The Frenchman’s total lack of pace continued into the race. Before the Renault meltdown caused the late-race safety car Gasly looked on course to finish down in 10th – more than forty seconds behind Verstappen. Unfortunately, Pierre is quickly running out of ‘joker’ weekends. He can expect one or two more weekends of grace before Helmut Marko’s relentless cycle of negative reinforcement starts questioning his future with the team. That said, it’s not as if there are legions of proven Red Bull juniors lining-up to replace the Frenchman.
Antonio Giovinazzi – Alfa Romeo Racing
Qualifying margin to team-mate: +1.004s
Race margin to team-mate: +17.129s (safety car)
Another disappointing weekend for Giovinazzi unravelled early on, as water leaks on both cars severely disrupted Alfa’s Friday programme. A poor lap in Q1 – almost exactly a second slower than Raikkonen’s best in Q3 – left the Italian down in sixteenth on the grid. Giovinazzi would finish eleventh in the race via a tangle with Kvyat, having not been a factor in the race for points. Having endeared himself to Ferrari with some invaluable simulator outings and impressive test performances, there is definitely room for improvement after the first two races of his full-time career.
Both Daniel Ricciardo and Nico Hulkenberg were making a decent fist of recovering their respective weekends when both Renaults spontaneously expired with two laps to go. Mechanical mysteries aside, a disappointing qualifying for Hulkenberg and a more general lack of pace for Ricciardo belied the car’s obvious speed. Speed was not something Kevin Magnussen was short of in qualifying – eclipsing his team-mate by three tenths and coming within a whisker of deposing Verstappen. Haas would suffer a disastrous race, with Romain Grosjean clobbered by Lance Stroll on the opening lap and with Magnussen falling to thirteenth with an alarming lack of race pace.
McLaren’s midfield-leading race pace was probably the pleasant surprise of the weekend. Having out-qualified his young team-mate and showing immense pace in the opening salvos of the race, Sainz’s failure to leave Verstappen enough room on the apex of Turn 4 probably cost him a very fine result indeed. By contrast, a more sluggish showing from Racing Point re-established Sergio Perez as the team’s figurehead, with the Mexican decisively eclipsing Stroll in qualifying before inheriting a point in the closing stages. A messy weekend for Stroll saw him spin in practice before ruining his race by misjudging Grosjean’s trajectory in the opening corners.
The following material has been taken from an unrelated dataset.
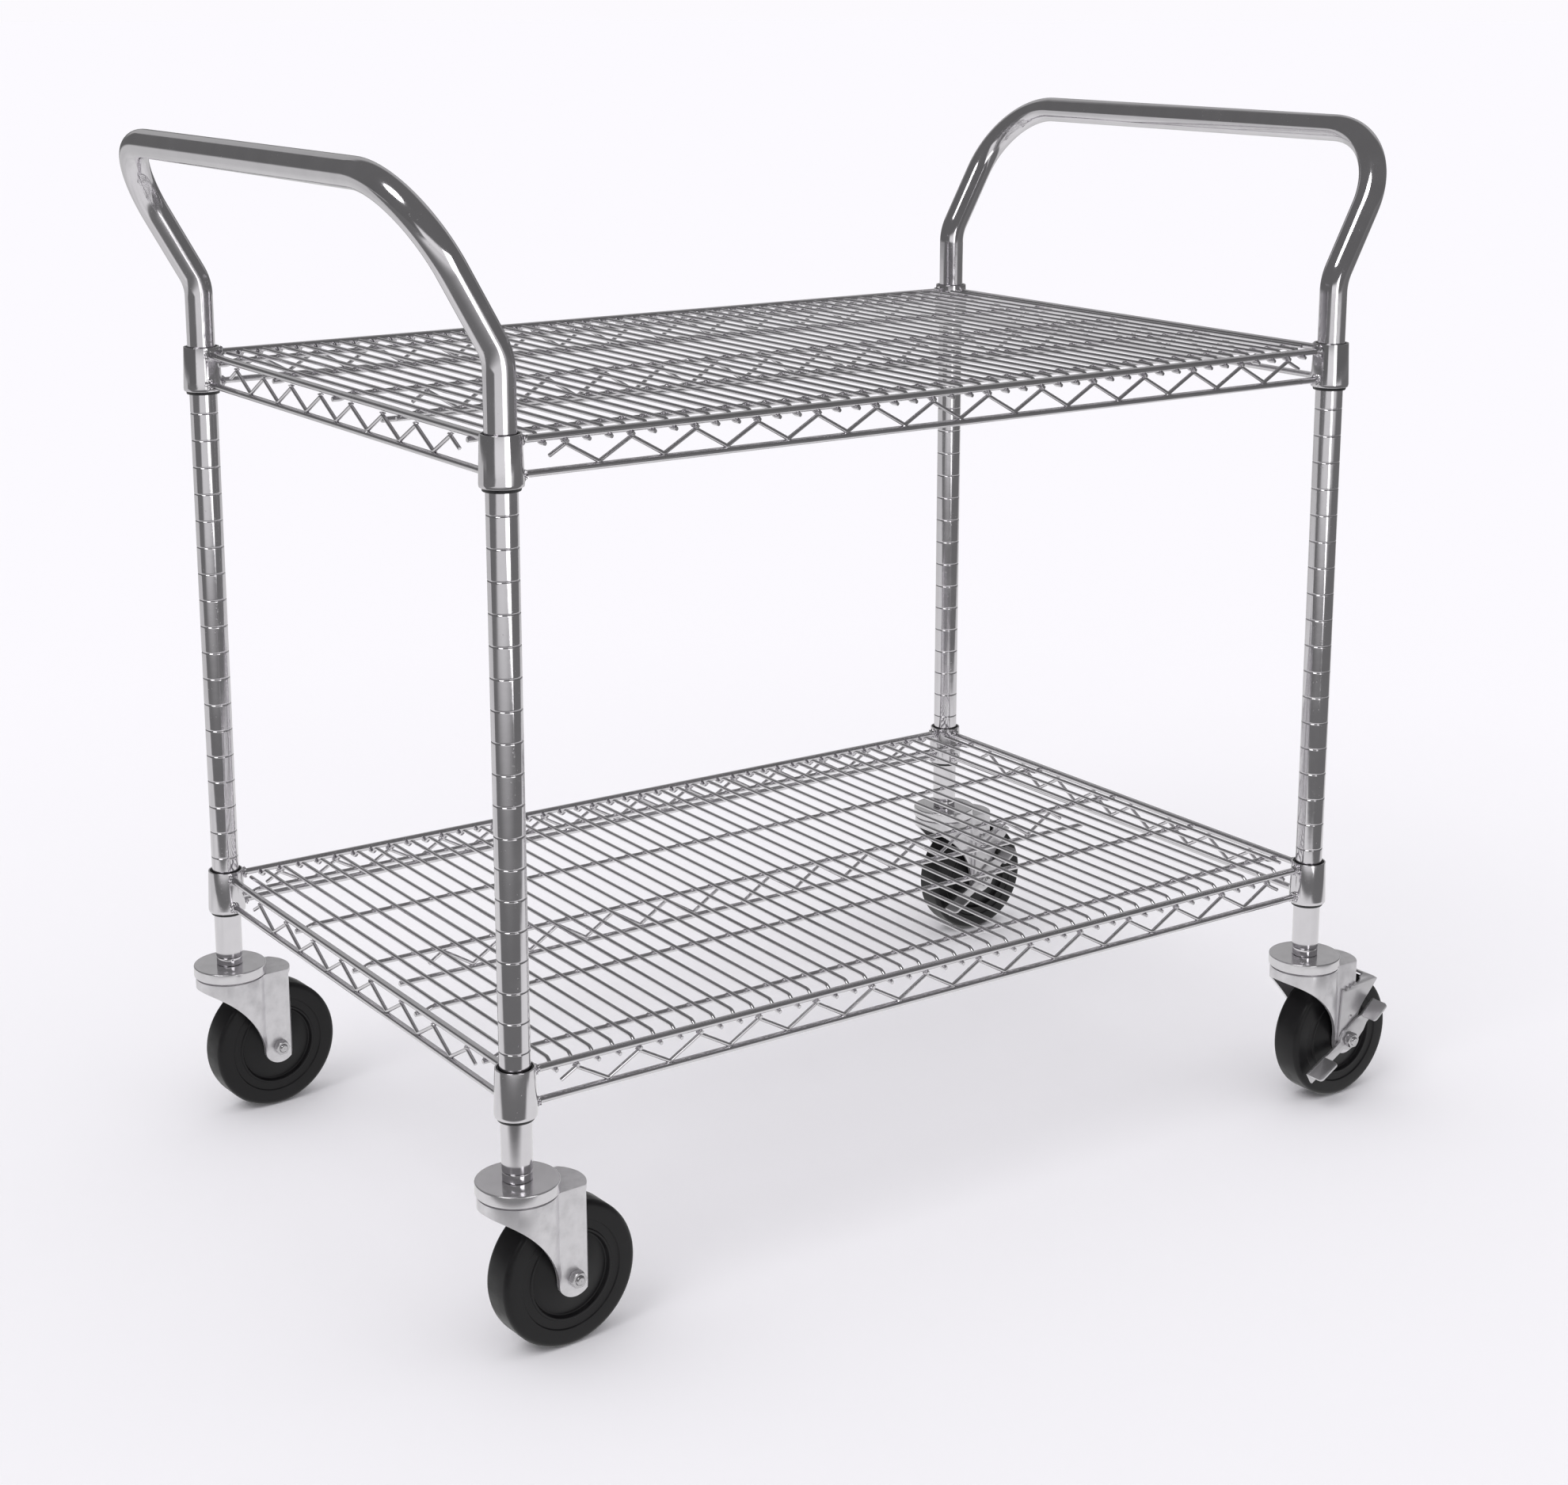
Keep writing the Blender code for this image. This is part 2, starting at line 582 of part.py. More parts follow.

Albeit another beneficiary of the double Renault retirement, the maiden points of Alexander Albon’s F1 career followed a measured race in which he lost out to the Red Bull of Gasly in the closing stages. The Thai driver scored a three tenth advantage in qualifying over Daniil Kvyat after a problem on the Russian’s car prevented a second run in Q2.
Robert Kubica fared much more favourably in his private backmarker duel with George Russell – having missed out on out-qualifying the Brit by just four hundredths. Alarmingly, the Pole conceded his apparent gains in qualifying weren’t representative given the aero discrepancies between the cars. Kubica finished more than a minute behind Russell after an early wheel-to-wheel tussle.